__Written task__.
Quote exactly, and only, the lines of the material below from the line with "The Blender code" through the line with "a tangent arc.".

__Supplied data__.

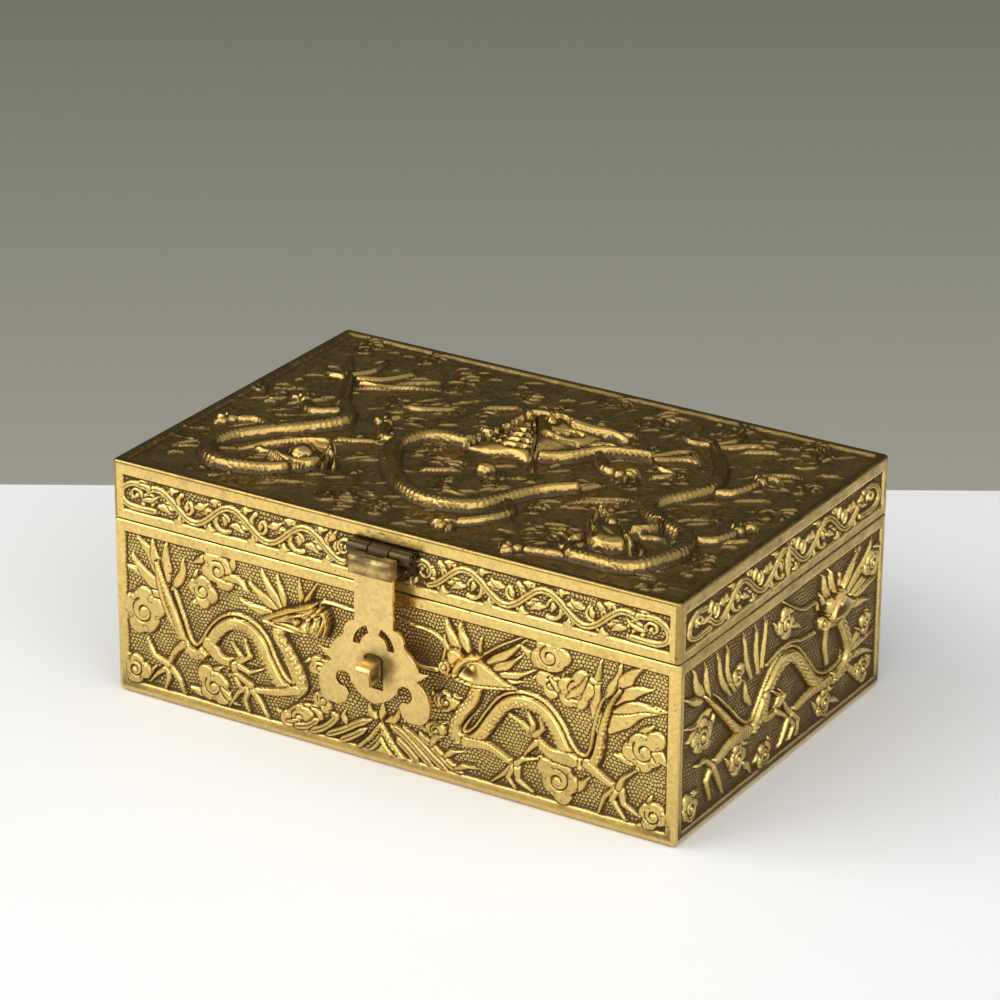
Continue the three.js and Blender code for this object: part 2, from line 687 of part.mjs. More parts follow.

* * *

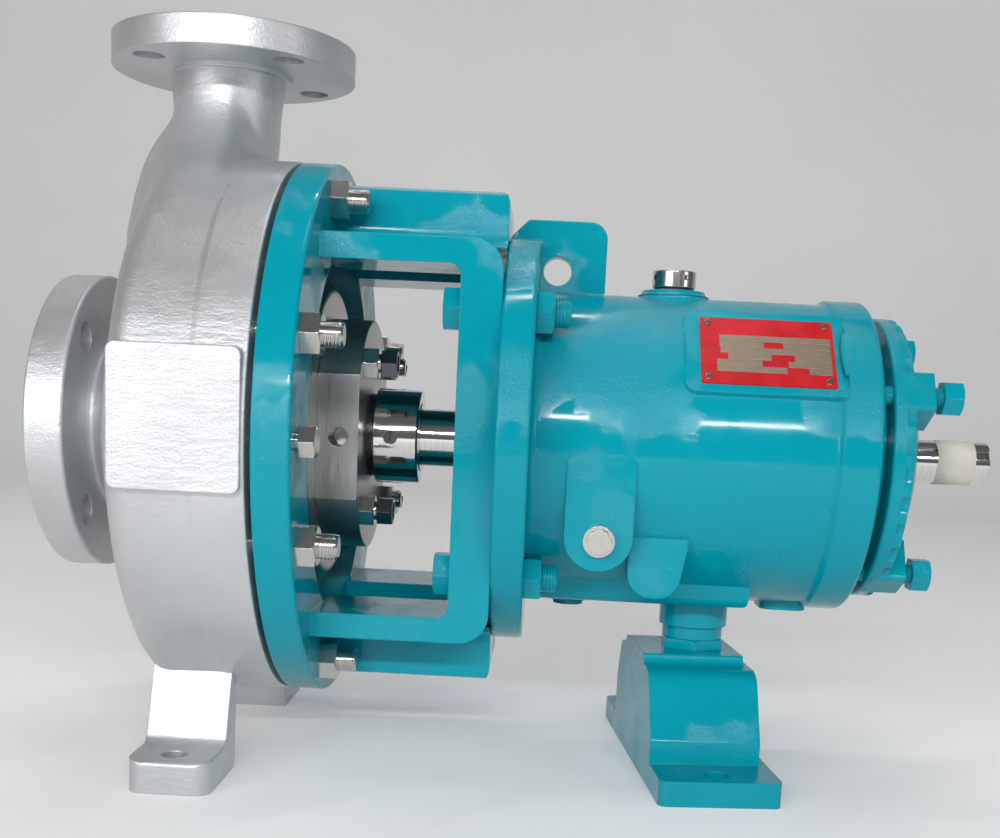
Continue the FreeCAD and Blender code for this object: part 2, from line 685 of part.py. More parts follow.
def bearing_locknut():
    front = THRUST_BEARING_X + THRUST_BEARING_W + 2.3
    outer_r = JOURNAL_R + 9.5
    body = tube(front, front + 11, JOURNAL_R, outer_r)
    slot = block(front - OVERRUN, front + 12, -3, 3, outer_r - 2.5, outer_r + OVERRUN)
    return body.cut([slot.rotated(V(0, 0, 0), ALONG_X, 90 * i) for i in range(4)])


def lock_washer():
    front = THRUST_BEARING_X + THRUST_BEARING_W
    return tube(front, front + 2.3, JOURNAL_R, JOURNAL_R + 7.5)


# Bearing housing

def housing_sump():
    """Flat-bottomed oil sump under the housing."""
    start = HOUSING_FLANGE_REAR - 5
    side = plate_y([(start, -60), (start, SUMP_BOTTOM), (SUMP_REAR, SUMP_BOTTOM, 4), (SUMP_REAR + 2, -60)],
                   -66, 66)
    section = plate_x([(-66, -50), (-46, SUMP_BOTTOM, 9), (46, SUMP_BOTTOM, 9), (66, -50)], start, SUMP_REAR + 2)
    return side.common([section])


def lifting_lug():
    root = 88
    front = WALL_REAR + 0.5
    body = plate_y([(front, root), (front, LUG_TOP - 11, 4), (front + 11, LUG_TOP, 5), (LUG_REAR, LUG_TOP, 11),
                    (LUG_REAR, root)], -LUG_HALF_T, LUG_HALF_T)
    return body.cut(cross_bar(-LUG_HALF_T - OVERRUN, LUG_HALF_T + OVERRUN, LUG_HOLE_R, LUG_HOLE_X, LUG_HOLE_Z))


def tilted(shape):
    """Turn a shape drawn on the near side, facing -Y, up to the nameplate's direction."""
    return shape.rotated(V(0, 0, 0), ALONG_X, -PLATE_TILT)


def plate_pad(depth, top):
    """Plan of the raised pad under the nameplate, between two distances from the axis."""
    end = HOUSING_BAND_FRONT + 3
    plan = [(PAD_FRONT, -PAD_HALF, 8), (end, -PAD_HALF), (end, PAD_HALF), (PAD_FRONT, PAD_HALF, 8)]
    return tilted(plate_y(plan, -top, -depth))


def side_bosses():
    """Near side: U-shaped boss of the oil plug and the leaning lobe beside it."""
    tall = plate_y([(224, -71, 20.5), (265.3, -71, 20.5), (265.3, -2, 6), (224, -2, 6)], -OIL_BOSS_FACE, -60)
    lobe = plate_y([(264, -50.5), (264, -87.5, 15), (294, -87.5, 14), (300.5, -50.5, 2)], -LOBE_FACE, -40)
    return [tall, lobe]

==

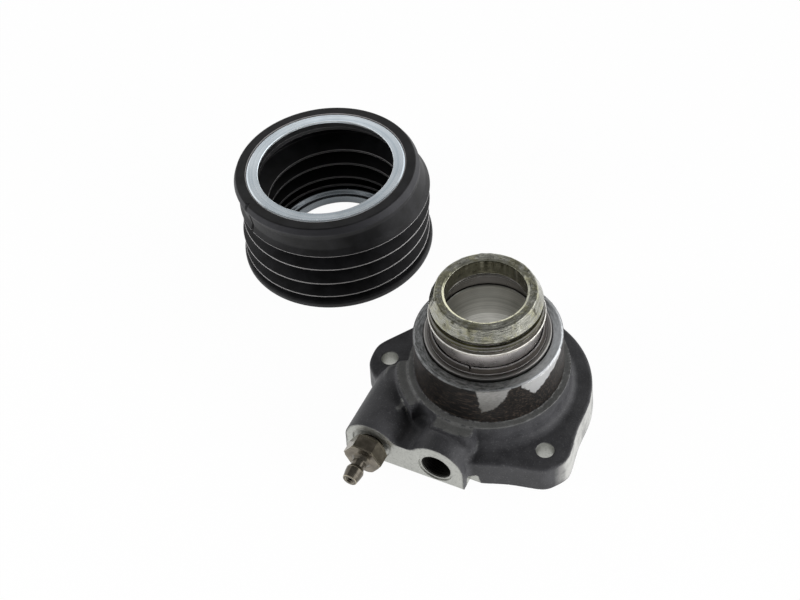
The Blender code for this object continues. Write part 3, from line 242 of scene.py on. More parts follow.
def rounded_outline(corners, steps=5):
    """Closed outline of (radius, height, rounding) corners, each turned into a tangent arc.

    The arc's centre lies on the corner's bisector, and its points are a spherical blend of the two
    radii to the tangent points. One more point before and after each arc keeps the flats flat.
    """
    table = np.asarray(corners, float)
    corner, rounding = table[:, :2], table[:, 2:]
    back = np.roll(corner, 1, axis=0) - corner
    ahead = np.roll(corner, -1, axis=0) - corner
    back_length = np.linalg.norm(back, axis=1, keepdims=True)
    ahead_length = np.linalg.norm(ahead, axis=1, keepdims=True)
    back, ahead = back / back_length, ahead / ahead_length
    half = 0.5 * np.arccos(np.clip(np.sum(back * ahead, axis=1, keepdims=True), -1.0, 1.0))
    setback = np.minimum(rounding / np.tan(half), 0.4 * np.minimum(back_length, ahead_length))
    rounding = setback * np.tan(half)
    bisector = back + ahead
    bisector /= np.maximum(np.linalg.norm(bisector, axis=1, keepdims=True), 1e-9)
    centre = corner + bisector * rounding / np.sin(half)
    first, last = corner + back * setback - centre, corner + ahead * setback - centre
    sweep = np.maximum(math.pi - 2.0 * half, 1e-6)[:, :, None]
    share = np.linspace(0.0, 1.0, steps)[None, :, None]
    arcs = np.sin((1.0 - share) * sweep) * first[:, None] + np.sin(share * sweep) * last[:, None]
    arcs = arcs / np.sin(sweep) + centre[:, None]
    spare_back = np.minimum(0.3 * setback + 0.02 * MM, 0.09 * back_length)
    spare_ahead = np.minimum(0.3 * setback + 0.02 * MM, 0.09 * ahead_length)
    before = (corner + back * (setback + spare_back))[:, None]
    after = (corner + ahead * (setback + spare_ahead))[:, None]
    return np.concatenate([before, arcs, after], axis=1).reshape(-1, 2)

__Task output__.
The Blender code for this object continues. Write part 3, from line 242 of scene.py on. More parts follow.
def rounded_outline(corners, steps=5):
    """Closed outline of (radius, height, rounding) corners, each turned into a tangent arc.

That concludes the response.